A colloidoscope of colloid-based porous materials and their uses

Citation:

Phillips KR, England GT, Sunny S, Shirman E, Shirman T, Vogel N, Aizenberg J. A colloidoscope of colloid-based porous materials and their uses. Chem. Soc. Rev. 2016;45 (2) :281-322.

Abstract:

Nature evolved a variety of hierarchical structures that produce sophisticated functions. Inspired by these natural materials, colloidal self-assembly provides a convenient way to produce structures from simple building blocks with a variety of complex functions beyond those found in nature. In particular, colloid-based porous materials (CBPM) can be made from a wide variety of materials. The internal structure of CBPM also has several key attributes, namely porosity on a sub-micrometer length scale, interconnectivity of these pores, and a controllable degree of order. The combination of structure and composition allow CBPM to attain properties important for modern applications such as photonic inks, colorimetric sensors, self-cleaning surfaces, water purification systems, or batteries. This review summarizes recent developments in the field of CBPM, including principles for their design, fabrication, and applications, with a particular focus on structural features and materials' properties that enable these applications.
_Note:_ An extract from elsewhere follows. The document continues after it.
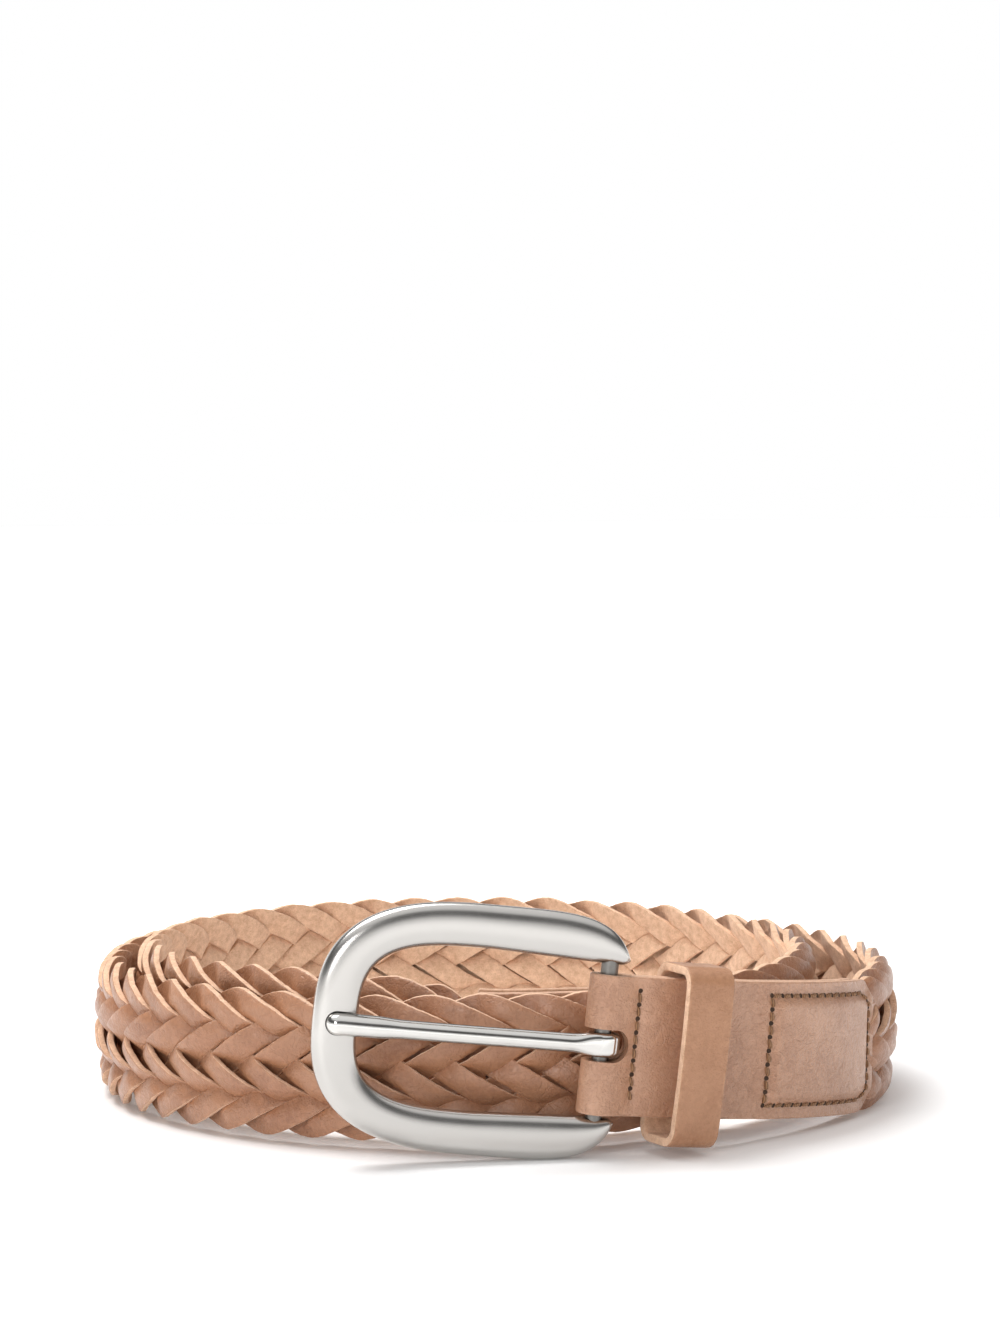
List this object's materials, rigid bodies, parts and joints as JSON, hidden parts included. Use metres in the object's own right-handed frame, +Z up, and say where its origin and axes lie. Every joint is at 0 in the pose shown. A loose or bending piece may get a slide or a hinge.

We begin with a short introduction to the wide variety of patterns that can be generated by colloidal self-assembly and templating processes. We then discuss different applications of such structures, focusing on optics, wetting, sensing, catalysis, and electrodes. Different fields of applications require different properties, yet the modularity of the assembly process of CBPM provides a high degree of tunability and tailorability in composition and structure. We examine the significance of properties such as structure, composition, and degree of order on the materials' functions and use, as well as trends in and future directions for the development of CBPM.

Notes:

This work was supported by the NSF Materials Research Science and Engineering Center (MRSEC) at Harvard University under Award No. DMR 14-20570 and by AFOSR under Award No. FA9550-09-1-0669-DOD35CA. The authors wish to thank Alison Grinthal for fruitful discussions. KRP acknowledges the support of a National Defense Science and Engineering Graduate Fellowship from the Department of Defense; TS acknowledges support from the Weizmann Institute of Science – National Postdoctoral Award Program for Advancing Women in Science. NV acknowledges funding from the Deutsche Forschungsgemeinschaft through the Cluster of Excellence Engineering of Advanced Materials.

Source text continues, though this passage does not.